YOUR GOAL ::
Set down word for word each line from the start of the listing through the line that contains "return x.ravel(), y.ravel()", both included.

───── SOURCE DATA ─────

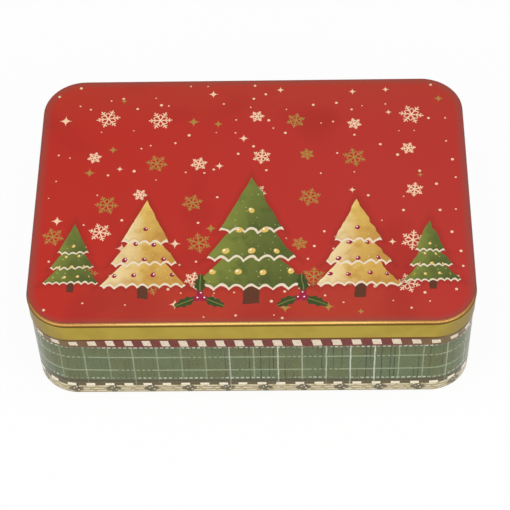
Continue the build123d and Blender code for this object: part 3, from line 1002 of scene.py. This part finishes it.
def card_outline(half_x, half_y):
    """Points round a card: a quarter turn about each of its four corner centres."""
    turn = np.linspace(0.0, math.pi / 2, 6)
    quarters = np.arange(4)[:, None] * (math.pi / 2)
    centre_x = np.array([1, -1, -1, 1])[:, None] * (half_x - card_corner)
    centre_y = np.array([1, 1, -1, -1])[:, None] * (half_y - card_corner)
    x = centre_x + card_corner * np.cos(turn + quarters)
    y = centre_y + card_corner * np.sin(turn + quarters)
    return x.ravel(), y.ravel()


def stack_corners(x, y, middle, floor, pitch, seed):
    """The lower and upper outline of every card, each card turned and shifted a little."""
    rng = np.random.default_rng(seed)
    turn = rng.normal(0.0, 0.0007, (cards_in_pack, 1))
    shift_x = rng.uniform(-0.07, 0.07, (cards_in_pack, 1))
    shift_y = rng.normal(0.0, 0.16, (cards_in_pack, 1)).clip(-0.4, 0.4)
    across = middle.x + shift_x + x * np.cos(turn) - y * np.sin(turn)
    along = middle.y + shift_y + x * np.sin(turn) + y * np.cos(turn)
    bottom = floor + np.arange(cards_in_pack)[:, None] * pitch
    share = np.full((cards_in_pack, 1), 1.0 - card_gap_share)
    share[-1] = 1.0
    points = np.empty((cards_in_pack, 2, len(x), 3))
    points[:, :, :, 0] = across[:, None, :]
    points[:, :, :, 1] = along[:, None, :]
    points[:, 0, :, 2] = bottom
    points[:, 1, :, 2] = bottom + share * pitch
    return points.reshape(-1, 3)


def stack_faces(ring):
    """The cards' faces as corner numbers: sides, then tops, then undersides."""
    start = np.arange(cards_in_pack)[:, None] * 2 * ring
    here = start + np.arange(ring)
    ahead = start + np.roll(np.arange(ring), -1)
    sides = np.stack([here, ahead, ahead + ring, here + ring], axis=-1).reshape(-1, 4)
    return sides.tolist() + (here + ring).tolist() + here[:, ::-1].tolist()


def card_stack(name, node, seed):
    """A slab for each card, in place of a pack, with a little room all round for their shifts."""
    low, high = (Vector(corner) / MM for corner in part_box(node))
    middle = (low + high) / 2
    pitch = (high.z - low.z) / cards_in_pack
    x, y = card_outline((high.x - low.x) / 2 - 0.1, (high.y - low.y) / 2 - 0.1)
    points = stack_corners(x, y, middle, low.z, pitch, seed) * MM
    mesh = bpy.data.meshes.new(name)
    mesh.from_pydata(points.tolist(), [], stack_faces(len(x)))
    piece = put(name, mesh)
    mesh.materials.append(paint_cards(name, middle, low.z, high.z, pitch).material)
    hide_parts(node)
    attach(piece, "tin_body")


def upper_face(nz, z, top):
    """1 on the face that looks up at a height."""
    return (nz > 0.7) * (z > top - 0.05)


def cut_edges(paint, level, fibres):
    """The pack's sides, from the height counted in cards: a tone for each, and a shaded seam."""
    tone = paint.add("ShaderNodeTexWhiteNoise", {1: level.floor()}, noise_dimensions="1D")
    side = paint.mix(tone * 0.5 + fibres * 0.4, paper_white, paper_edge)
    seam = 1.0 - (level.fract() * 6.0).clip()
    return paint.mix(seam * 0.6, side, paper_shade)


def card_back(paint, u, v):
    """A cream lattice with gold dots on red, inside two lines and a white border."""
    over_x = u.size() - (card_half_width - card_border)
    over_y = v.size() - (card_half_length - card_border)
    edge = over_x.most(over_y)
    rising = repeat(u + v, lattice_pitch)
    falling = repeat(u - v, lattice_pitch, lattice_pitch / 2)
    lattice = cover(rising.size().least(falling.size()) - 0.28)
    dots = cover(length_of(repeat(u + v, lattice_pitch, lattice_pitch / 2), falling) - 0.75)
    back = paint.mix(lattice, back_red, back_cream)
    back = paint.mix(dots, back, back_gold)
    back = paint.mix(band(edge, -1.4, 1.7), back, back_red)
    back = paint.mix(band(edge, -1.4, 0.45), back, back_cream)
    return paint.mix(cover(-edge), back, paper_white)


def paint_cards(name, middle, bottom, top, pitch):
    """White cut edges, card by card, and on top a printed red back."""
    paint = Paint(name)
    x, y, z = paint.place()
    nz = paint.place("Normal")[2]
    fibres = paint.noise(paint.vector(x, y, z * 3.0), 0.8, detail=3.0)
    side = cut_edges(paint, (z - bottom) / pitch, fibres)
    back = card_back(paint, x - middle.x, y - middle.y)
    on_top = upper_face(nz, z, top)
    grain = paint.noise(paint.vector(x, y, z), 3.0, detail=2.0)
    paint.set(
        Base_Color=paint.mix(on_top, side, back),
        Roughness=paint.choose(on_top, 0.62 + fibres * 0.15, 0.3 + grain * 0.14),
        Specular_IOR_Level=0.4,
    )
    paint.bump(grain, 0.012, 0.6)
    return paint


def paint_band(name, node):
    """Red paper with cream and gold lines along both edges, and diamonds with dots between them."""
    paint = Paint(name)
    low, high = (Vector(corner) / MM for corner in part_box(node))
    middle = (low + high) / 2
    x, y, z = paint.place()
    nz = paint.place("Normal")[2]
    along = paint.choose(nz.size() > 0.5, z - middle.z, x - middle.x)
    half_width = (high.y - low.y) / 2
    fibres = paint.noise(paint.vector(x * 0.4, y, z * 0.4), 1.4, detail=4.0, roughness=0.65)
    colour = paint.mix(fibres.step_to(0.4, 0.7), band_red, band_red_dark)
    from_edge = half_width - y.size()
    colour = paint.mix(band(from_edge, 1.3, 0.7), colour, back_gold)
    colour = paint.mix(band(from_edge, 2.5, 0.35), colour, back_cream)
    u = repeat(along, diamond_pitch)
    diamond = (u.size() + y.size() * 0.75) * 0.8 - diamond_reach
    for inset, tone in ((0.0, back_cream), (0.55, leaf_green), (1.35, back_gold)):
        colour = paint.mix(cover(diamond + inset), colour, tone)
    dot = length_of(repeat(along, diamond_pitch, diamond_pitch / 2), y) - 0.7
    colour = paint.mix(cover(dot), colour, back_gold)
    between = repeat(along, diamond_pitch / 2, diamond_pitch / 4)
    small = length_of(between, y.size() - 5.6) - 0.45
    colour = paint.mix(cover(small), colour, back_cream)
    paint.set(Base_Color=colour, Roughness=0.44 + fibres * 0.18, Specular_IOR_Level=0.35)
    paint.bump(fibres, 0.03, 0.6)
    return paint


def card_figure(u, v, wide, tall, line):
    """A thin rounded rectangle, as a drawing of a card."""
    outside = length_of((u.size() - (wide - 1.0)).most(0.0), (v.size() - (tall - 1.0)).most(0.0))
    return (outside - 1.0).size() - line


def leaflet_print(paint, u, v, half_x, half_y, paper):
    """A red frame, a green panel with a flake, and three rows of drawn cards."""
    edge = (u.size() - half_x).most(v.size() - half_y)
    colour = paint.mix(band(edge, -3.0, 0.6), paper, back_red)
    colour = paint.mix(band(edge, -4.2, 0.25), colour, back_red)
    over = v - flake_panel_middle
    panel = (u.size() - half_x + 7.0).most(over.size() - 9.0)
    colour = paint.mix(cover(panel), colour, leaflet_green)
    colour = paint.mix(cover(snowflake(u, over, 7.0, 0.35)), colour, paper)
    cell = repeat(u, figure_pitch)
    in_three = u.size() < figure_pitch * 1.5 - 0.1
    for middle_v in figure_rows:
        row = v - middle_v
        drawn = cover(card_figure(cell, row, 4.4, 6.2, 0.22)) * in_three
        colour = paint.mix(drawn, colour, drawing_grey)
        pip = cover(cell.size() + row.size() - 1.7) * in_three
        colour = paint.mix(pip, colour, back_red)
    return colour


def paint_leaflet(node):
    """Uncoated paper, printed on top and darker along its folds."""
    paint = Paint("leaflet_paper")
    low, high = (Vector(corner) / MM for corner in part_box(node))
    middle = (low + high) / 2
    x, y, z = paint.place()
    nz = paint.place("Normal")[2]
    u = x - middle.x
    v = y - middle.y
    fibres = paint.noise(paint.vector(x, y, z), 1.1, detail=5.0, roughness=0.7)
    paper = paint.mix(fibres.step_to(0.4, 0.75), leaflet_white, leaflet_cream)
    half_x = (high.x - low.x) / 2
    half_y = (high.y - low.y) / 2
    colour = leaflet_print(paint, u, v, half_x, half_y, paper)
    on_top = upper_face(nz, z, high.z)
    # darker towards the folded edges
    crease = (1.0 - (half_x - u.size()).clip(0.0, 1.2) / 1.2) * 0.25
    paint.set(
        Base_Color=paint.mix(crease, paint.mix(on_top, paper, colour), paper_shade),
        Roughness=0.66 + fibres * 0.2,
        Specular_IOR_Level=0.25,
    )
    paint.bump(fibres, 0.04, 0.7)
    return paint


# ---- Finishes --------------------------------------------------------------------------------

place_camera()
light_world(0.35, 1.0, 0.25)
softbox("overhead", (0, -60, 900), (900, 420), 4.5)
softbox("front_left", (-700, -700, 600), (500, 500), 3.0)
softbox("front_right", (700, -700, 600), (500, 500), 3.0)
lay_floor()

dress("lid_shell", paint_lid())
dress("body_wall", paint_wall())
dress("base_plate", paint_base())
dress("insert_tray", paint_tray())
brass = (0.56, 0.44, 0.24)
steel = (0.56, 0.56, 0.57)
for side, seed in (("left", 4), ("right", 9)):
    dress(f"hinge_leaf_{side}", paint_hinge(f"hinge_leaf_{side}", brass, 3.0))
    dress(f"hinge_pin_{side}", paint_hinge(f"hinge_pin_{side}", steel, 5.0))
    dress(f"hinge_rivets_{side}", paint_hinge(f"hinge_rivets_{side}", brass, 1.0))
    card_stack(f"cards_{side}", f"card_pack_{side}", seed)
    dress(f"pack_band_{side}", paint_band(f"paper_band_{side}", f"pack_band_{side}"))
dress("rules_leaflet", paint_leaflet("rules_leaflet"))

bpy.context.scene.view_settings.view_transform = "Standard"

─────

FULL OUTPUT ::
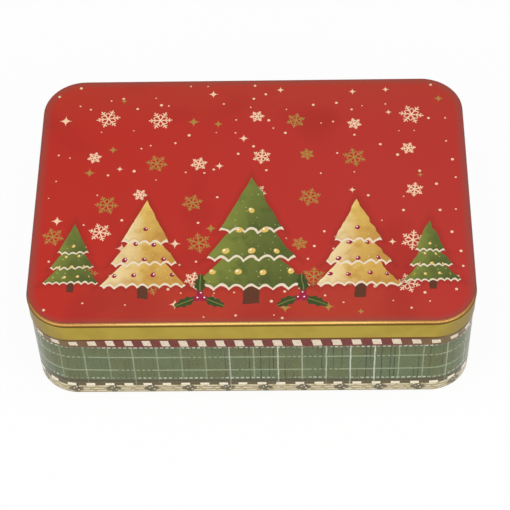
Continue the build123d and Blender code for this object: part 3, from line 1002 of scene.py. This part finishes it.
def card_outline(half_x, half_y):
    """Points round a card: a quarter turn about each of its four corner centres."""
    turn = np.linspace(0.0, math.pi / 2, 6)
    quarters = np.arange(4)[:, None] * (math.pi / 2)
    centre_x = np.array([1, -1, -1, 1])[:, None] * (half_x - card_corner)
    centre_y = np.array([1, 1, -1, -1])[:, None] * (half_y - card_corner)
    x = centre_x + card_corner * np.cos(turn + quarters)
    y = centre_y + card_corner * np.sin(turn + quarters)
    return x.ravel(), y.ravel()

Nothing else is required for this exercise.